Certainly, we totally suck in the first couple of frame. But we're only hitting .204 in the ninth, though this is perhaps partly because we'll often be facing the opposition closer, and this explains why the team overall is below the Uecker line in the ninth. Truth be told, it's the 5th-7th innings we do well; again, that does kinda make sense, as we'll be facing a mix of tiring starters and entry-level relievers. That's reflected in the sixth innings being easily our best inning overall. Why we hit over a hundred points less in the 1st inning with runners in scoring position...beats me.
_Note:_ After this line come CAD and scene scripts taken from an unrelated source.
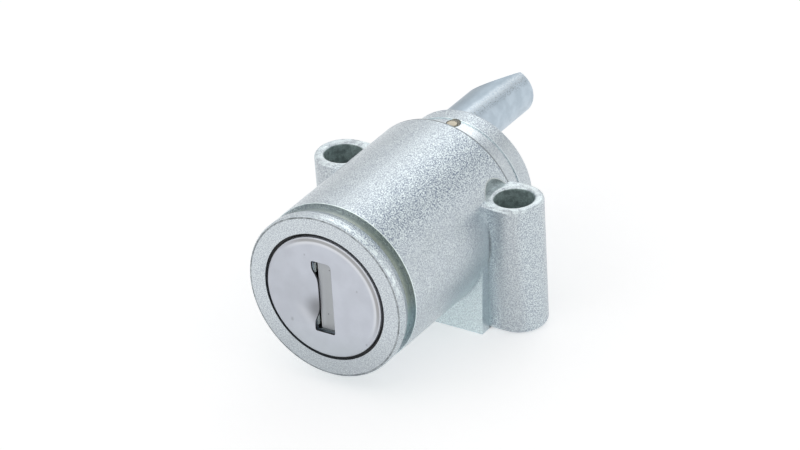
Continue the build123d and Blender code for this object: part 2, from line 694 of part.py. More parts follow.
# Bolt: riveted into the carriage by a spigot, notched for the guide pin, with a one-sided lead-in.
lead_x = cos(radians(BOLT_ANGLE))
lead_z = sin(radians(BOLT_ANGLE))
with BuildPart() as bolt:
    with BuildSketch(across(FLOOR_FRONT)):
        with Locations(BOLT_CENTRE):
            Circle(SPIGOT_R)
    extrude(amount=-CARRIAGE_FLOOR)
    with BuildSketch(across(CARRIAGE_REAR)):
        with Locations(BOLT_CENTRE):
            Circle(BOLT_R)
    extrude(amount=-(BOLT_TIP - CARRIAGE_REAR))
    lead_plane = Plane(
        origin=(BOLT_CENTRE[0], -HOLE_STATION, AXIS_HEIGHT + BOLT_CENTRE[1]),
        x_dir=(0, 1, 0),
        z_dir=(lead_z, 0, -lead_x),
    )
    with BuildSketch(lead_plane):
        Polygon(
            (BOLT_TIP - BOLT_TAPER_LENGTH, BOLT_R),
            (BOLT_TIP, BOLT_R - BOLT_TAPER_DEPTH),
            (BOLT_TIP + CUT_PAST, BOLT_R - BOLT_TAPER_DEPTH),
            (BOLT_TIP + CUT_PAST, BOLT_R + CUT_PAST),
            (BOLT_TIP - BOLT_TAPER_LENGTH, BOLT_R + CUT_PAST),
            align=None,
        )
    extrude(amount=BOLT_R, both=True, mode=Mode.SUBTRACT)
    fillet(bolt.edges().group_by(Axis.Y)[-1], BOLT_TIP_ROUND)
    with BuildSketch(level(0)):
        notch_centre = GUIDE_PIN_STATION + TRAVEL / 2
        with Locations((0, notch_centre)):
            SlotCenterToCenter(TRAVEL, 2 * (GUIDE_PIN_R + GUIDE_NOTCH_CLEARANCE), rotation=90)
    extrude(amount=NECK_R, mode=Mode.SUBTRACT)
save(bolt.part, "bolt")

# Bolt spring: pushes the carriage to the rear, between the circlip and the carriage's floor.
spring_start = CLIP_START + CLIP_THICKNESS
spring_height = FLOOR_FRONT - spring_start - SPRING_WIRE
spring_pitch = spring_height / SPRING_TURNS
spring_base = Plane(
    origin=(0, spring_start + SPRING_WIRE / 2 - HOLE_STATION, AXIS_HEIGHT),
    x_dir=(1, 0, 0),
    z_dir=(0, 1, 0),
)
with BuildPart() as bolt_spring:
    with BuildLine() as spring_line:
        for start, end, tangent in coil_arcs(spring_base, SPRING_R, spring_pitch, SPRING_TURNS):
            TangentArc(start, end, tangent=tangent)
    with BuildSketch(Plane(origin=spring_line.line @ 0, z_dir=spring_line.line % 0)):
        Circle(SPRING_WIRE / 2)
    sweep(path=spring_line.wires()[0])
save(bolt_spring.part, "bolt_spring")

print(f"Bolt spring: least gap to itself {least_gap(SPRING_R, spring_pitch, SPRING_TURNS, SPRING_WIRE):.2f} mm")
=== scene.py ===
"""Looks of the battery lock: finishes, formed key cap, springs, studio and camera."""

import json
import logging
import math
from dataclasses import dataclass, field
from enum import Enum

import bmesh
import bpy
from mathutils import Matrix, Vector


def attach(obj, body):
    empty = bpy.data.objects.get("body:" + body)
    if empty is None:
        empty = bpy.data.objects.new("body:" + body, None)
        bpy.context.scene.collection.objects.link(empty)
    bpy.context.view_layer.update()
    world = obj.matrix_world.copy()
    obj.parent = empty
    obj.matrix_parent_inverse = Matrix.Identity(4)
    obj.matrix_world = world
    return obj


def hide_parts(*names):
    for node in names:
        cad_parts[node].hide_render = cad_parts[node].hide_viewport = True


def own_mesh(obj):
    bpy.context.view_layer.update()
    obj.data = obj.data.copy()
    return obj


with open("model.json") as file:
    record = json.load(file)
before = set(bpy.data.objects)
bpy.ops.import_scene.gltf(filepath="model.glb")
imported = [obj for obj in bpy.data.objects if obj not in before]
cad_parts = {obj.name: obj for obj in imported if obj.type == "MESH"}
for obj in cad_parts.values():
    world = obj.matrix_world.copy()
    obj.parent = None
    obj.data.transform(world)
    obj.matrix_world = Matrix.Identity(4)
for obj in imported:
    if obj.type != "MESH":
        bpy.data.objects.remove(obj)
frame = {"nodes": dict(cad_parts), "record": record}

log = logging.getLogger("battery_lock")

Socket = bpy.types.NodeSocket
Colour = tuple[float, float, float]
Triple = tuple[float, float, float]
Band = tuple[float, float]
Material = bpy.types.Material

MM = 0.001
DEGREE = math.pi / 180

# Places in the row frame, in millimetres: a station is a distance behind the housing's key face.
HOLE_STATION = 24.2
AXIS_HEIGHT = 12.8
BARREL_R = 11.0
HOLE_X = 12.5
BOSS_HEIGHT = 17.7


class Slot(Enum):
    """The record's material slots."""

    ZINC = "zinc_casting"
    CAP = "stainless_cap"
    BOLT = "plated_bolt"
    SPRING = "spring_steel"
    BRASS = "brass"
    RUBBER = "black_rubber"
    SHUTTER = "shutter_steel"


class Body(Enum):
    """The CAD bodies that pieces of this scene ride on."""

    ROOT = "root"
    PLUG = "plug"


def at(x: float, station: float, height: float) -> Vector:
    """Point in metres from millimetres across, behind the key face and above the lock axis."""
    return Vector((x, station - HOLE_STATION, height + AXIS_HEIGHT)) * MM


@dataclass(frozen=True)
class Fade:
    """A smooth step: start up to low, end from high on."""

    low: float
    high: float
    start: float = 0.0
    end: float = 1.0

    def to(self, start: float, end: float) -> "Fade":
        """The same step between other ends."""
        return Fade(self.low, self.high, start, end)


# The middle of a noise's range.
SOFT = Fade(0.3, 0.7)
MEDIUM = Fade(0.35, 0.65)


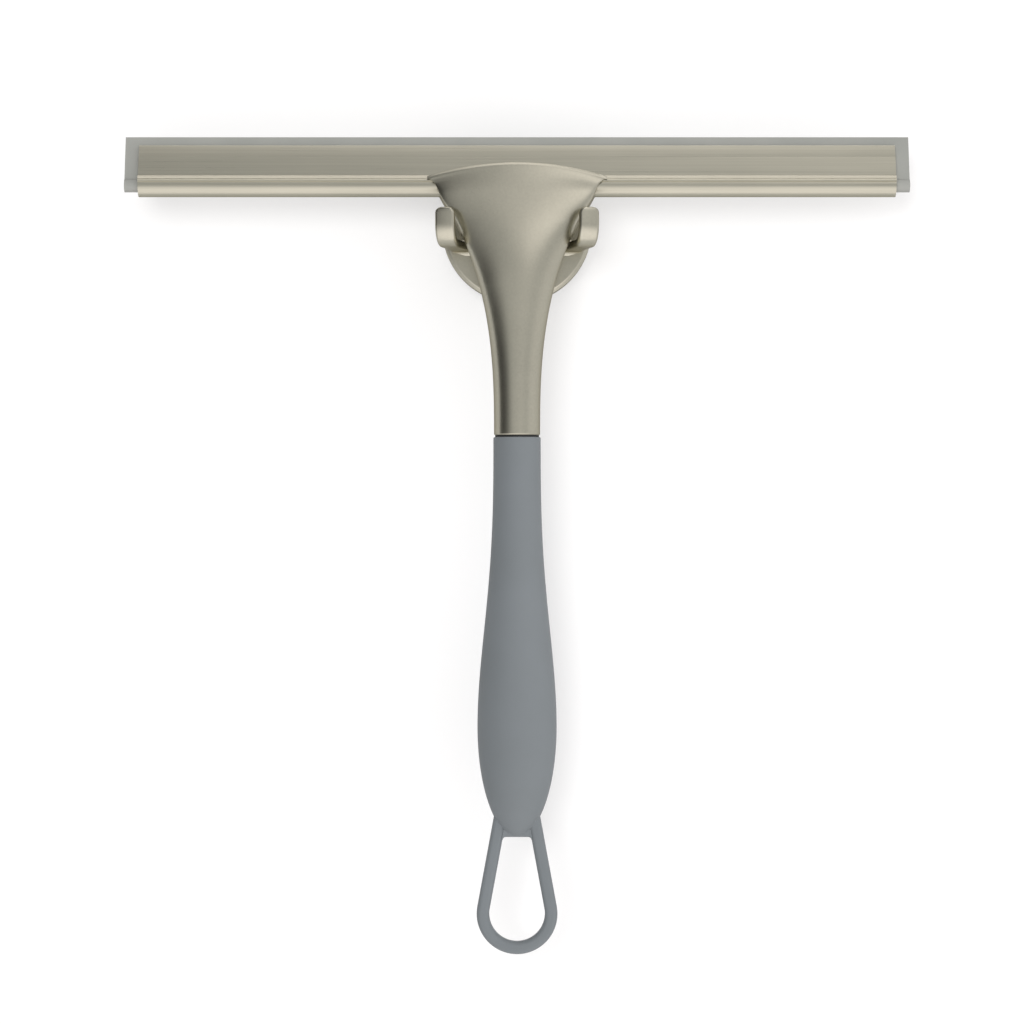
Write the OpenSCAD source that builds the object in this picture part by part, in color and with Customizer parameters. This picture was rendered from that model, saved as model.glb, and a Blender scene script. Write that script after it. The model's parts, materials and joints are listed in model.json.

Thanks to oklahomasooners, Wimb, 4CornersFan, icecoldmo, seton hall snake pit, suitsmetoATnT and shoewizard for their comments. It is worth pointing out that since June 6, when we were 17-5 in one-run games, the Diamondbacks record is only 1-7 in one-run games. Regression to the mean with a vengeance? Or has Melvin lost the knack of managing in those situations?

Gameday Graph

[Click graph to enlarge, in new window]
Master of his domain: Orlando Hudson, +31.0%
God-emperor of suck: Eric Byrnes, -39.5%

All-Star break, so taking a couple of days off, bar the Fantasy report as usual. Should have a half-way report up on Wednesday, then probably take another day's break, at least as far as major reportage goes. Back in full effect on Friday for the Padres series, and will lob up some stuff if anything of significance happens.